L’idée de cet article trouve son origine dans le nombre de plus en plus croissant de couples tunisiens vivant en France.
1. Certes la majorité des couples vivent en symbiose et essaient de s’adapter à une culture qui leur est souvent différente et méconnue, il n’en reste pas moins que des questions, voire des conflits peuvent surgir tout au long de leur vie commune. Victor Hugo disait que : « Le mariage est une greffe : ça prend bien ou mal ».
2. Le mariage, au-delà de l’union symbolique entre deux personnes, engendre un ensemble d’obligations réciproques entre les époux. Ces obligations, définies par le Code civil en France et par le Code du statut personnel en Tunisie (ci-après : "CSP"), sont essentielles au bon fonctionnement du couple et à la stabilité du foyer.
3. Le non-respect de ces obligations entraîne, outre des conséquences sur le lien du mariage et sur la vie des communes, des conséquences sur la dissolution de ce lien. L’atteinte aux obligations des époux peut, en effet constituer le socle d’un recours en divorce pour tort (appeler divorce pour faute en droit tunisien)
4. La question qui se pose souvent à ces couples est celle de savoir quels droits leur sont applicables. Seulement cette question se pose souvent différemment.
S’agissant de non-juristes, ils ne se posent souvent pas la question. Pour eux, c’est le lieu de la célébration du mariage et la nationalité commune qui priment. Ce qui n’est pas le cas et nous aurons l’occasion de revenir sur cette question de droit applicable et de juridiction compétente.
5. Il s’agit ici de savoir si ce « couple » est soumis aux obligations prévues par le droit français ou par le droit tunisien. Et, il s’agit aussi de ne pas réfléchir en local, en us et coutumes, mais en droit.
6. Nous nous arrêterons lors de ce travail sur les obligations conjugales des époux (I) pour voir par la suite les effets du non-respect de ces obligations (II).
I. Les obligations conjugales des époux.
7. Si on se réfère au droit français, il existe principalement quatre obligations pour les époux : le devoir de secours, le respect, le devoir de fidélité et le devoir d’assistance.

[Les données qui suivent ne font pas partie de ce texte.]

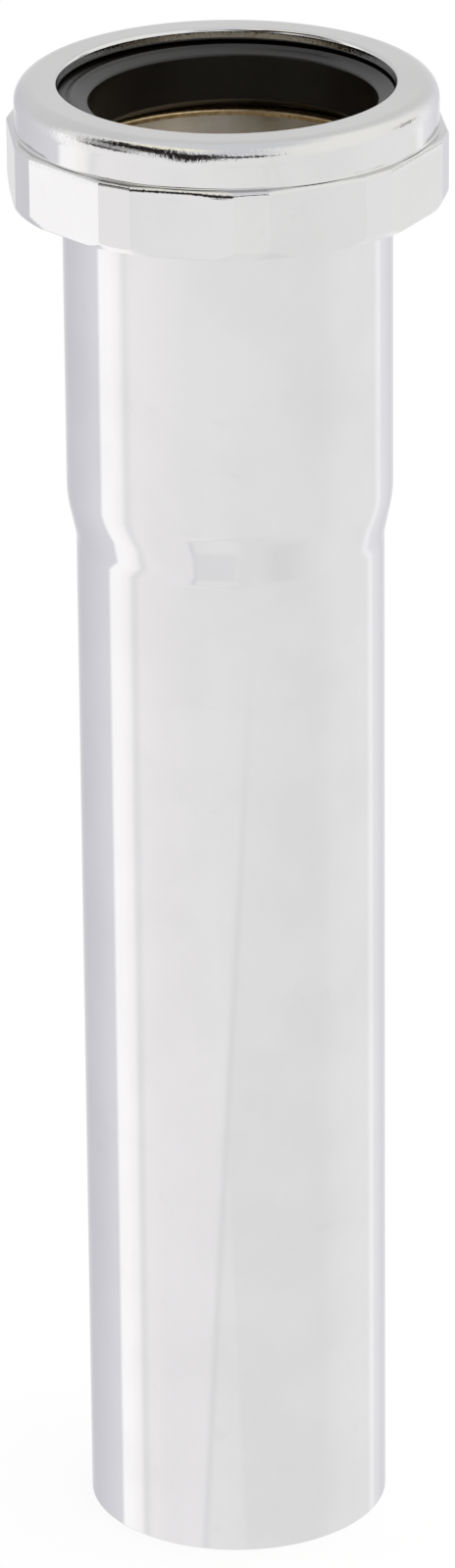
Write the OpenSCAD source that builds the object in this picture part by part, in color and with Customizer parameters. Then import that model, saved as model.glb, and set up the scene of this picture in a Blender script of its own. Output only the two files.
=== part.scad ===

Les articles 212 à 226 du Code civil français énoncent les devoirs et les droits respectifs des époux [1]
8. Le droit tunisien ne reprend pas à l’identique ces obligations. Ce qui ne veut pas dire pour autant qu’elles n’existent pas et qu’elles ne sont pas prévues. Nous pouvons en effet en déduire l’existence, notamment au travers de la jurisprudence qui rappelle l’étendue des droits et obligations des époux face à un texte qui ne définit pas clairement et ne trace pas les contours des obligations des époux avec suffisamment de clarté. Il renvoie même aux usages et à la coutume pour les déterminer [2] Et il apparaît que les obligations à la charge des parties sont quasiment les mêmes dans les deux ordres juridiques (A).
9. Toujours est-il, qu’il est évident que le droit tunisien se différencie du droit français par une responsabilité accrue du mari, qui reste chef de famille et soumis à des obligations plus lourdes (B).
A. Une identité d’obligations.
10. Si on examine le Code civil français et le Code du statut personnel tunisien, on se rend aisément compte de l’existence d’une identité d’obligations conjugales.
11. La première obligation qui pèse sur les époux, que ce soit en droit tunisien ou en droit français est le devoir de respect. Les époux se doivent mutuellement respect, tant sur le plan physique que moral. Cela implique de ne pas porter atteinte à l’intégrité de l’autre, de respecter ses opinions et ses convictions, et de ne pas le soumettre à des violences ou des humiliations.
Cette obligation est clairement prévue par le code du statut personnel tunisien et par le Code civil français.
Elle couvre l’interdiction des violences de toutes sortes (physiques, psychologiques ou sexuelles) entre conjoints mariés.
Cette obligation est plus large et s’étend à tout fait de nature à nuire à l’autre partie. C’est dans ce sens qu’il couvre l’obligation de cohabitation. Les époux s’obligent à une communauté de vie. Cela implique de partager le même toit , de participer aux charges du ménage et à l’éducation des enfants, et de mener une vie commune. Le fait de délaisser son conjoint au profit d’une autre personne, même sans entretenir de relations charnelles avec cette dernière, peut ainsi constituer un manquement au devoir de respect.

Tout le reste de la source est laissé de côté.